Google made the following statement via their Official Gmail Blog explaining the outage and what they are doing to prevent this from happening again:

Here's what happened: This morning (Pacific Time) we took a small fraction of Gmail's servers offline to perform routine upgrades. This isn't in itself a problem -- we do this all the time, and Gmail's web interface runs in many locations and just sends traffic to other locations when one is offline.

However, as we now know, we had slightly underestimated the load which some recent changes (ironically, some designed to improve service availability) placed on the request routers -- servers which direct web queries to the appropriate Gmail server for response. At about 12:30 pm Pacific a few of the request routers became overloaded and in effect told the rest of the system "stop sending us traffic, we're too slow!". This transferred the load onto the remaining request routers, causing a few more of them to also become overloaded, and within minutes nearly all of the request routers were overloaded. As a result, people couldn't access Gmail via the web interface because their requests couldn't be routed to a Gmail server. IMAP/POP access and mail processing continued to work normally because these requests don't use the same routers.

The Gmail engineering team was alerted to the failures within seconds (we take monitoring very seriously). After establishing that the core problem was insufficient available capacity, the team brought a LOT of additional request routers online (flexible capacity is one of the advantages of Google's architecture), distributed the traffic across the request routers, and the Gmail web interface came back online.

What's next: We've turned our full attention to helping ensure this kind of event doesn't happen again. Some of the actions are straightforward and are already done -- for example, increasing request router capacity well beyond peak demand to provide headroom. Some of the actions are more subtle -- for example, we have concluded that request routers don't have sufficient failure isolation (i.e. if there's a problem in one datacenter, it shouldn't affect servers in another datacenter) and do not degrade gracefully (e.g. if many request routers are overloaded simultaneously, they all should just get slower instead of refusing to accept traffic and shifting their load). We'll be hard at work over the next few weeks implementing these and other Gmail reliability improvements -- Gmail remains more than 99.9% available to all users, and we're committed to keeping events like today's notable for their rarity.

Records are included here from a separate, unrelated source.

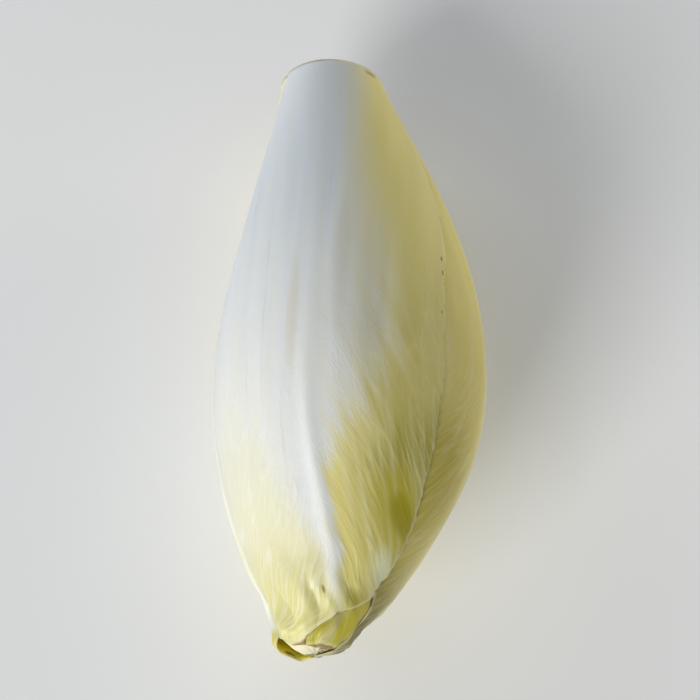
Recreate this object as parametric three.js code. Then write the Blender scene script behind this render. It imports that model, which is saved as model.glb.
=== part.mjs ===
// A head of Belgian endive, or chicon, lying on its side: a short cut stem and sixteen leaves,
// wrapped one over the other in a spiral. Each leaf and the stem is a closed solid of its own.
//
// Millimetres, +Z up, resting on the plane z = 0. The cut butt faces +Y and the leaf tips point
// to -Y. A place on the head is given by three numbers: its distance from the butt along the
// head's axis, its bearing round that axis (0 at the top, a quarter turn towards +X), and its
// depth below the head's outer skin. The leaves are laid from the outermost inwards, and each
// one lies just under what is over it.
import * as THREE from "three";

const TURN = 2 * Math.PI;
const DEGREE = Math.PI / 180;

// ---- The head's outer skin ----
const HEAD_LENGTH = 150;
const BUTT_RADIUS = 12;
const BELLY_RADIUS = 30.2;
const TIP_RADIUS = 6.2;
const BELLY_AT = 84;
const BUTT_FLARE = 1.15; // over 1 keeps the butt slender before it swells to the belly
const OVAL_SHARE = 0.015; // how much wider than high the section is
const THREE_SIDED_SHARE = 0.018; // the three outermost leaves make the section a soft triangle
const THREE_SIDED_BEARING = -14 * DEGREE;

// ---- The head's axis ----
const AXIS_HEIGHT = 28.4; // over the resting place, so the underside is pressed flat there
const RESTS_AT = 74;
const AXIS_RISE = 0.07; // the head leans a little on its butt side, with its tip raised
const AXIS_BOW = 6.4; // sideways, over BOW_REACH from BOW_AT
const BOW_AT = 65;
const BOW_REACH = 80;

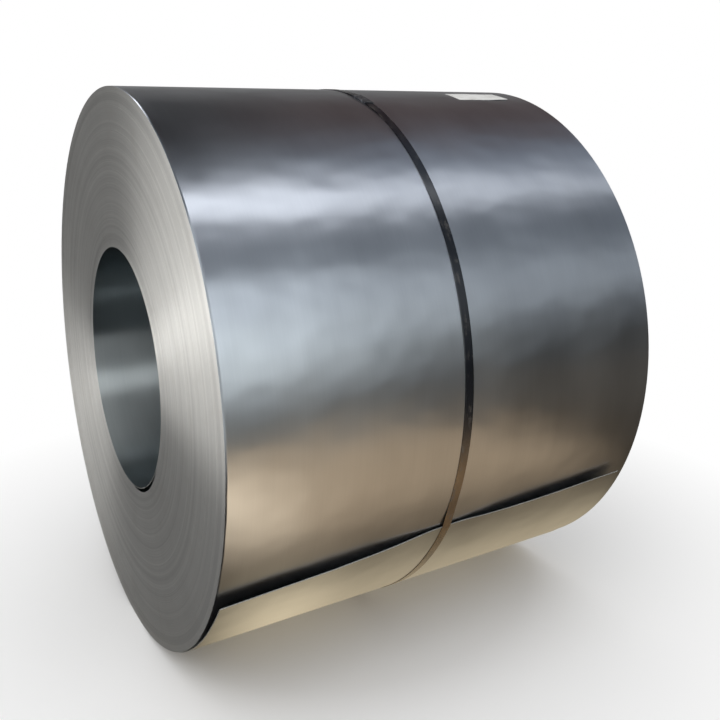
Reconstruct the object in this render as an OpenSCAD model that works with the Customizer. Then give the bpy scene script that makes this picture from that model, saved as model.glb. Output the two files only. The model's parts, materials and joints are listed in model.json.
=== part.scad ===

Of course if you are using Gmail for critical business communications this event might have made you think twice about doing this or at the very least consider alternatives to Gmail. But to be fair, no email system is fool proof. Still, there are things you can do to avoid getting burned in the future. Here are a couple suggestions: 

  • Set up Gmail to work with a desktop client. This is fairly easy to do and Google has instructions here on how to do it. The advantage of using a desktop client like Outlook, Mail, or Thunderbird is that all your mail gets downloaded from the server and stored locally on your machine. So even if Gmail or Yahoo Mail go down for a couple of hours, you still have access to most of your mail. Even if you still use the web interface most of the time, this is still a good idea to set this up and sync the client every so often as a local backup to your web-based email. There have been cases of people having their free web-mail accounts deleted so this is a good hedge against that happening. 
  • Get your own domain and mail hosting. If you use your own hosting and your own domain for your email address, you aren't as dependent on Gmail or another service for email. And that doesn't mean you have to use one or the other. Your hosted email and Gmail can compliment each other. If your host's mail server goes down, you still have Gmail. If Gmail goes down, you still have your hosted email on your own domain. This does have a cost, but if your email is critical to you it's worth it. This link explains how to use email with your email on your own domain.

Now you can use both of these methods together. And if you do you can add one more layer of protection by making sure you are giving all your contacts both your own email address on your own domain and your Gmail address. That way if one or the other fails, your contacts can still get in touch with you. 

Of course doing these things won't protect you if both your web host and Gmail go down. But what are the chances of that happening? And if you are using Gmail for critical business communications, there isn't any reason you shouldn't be doing this.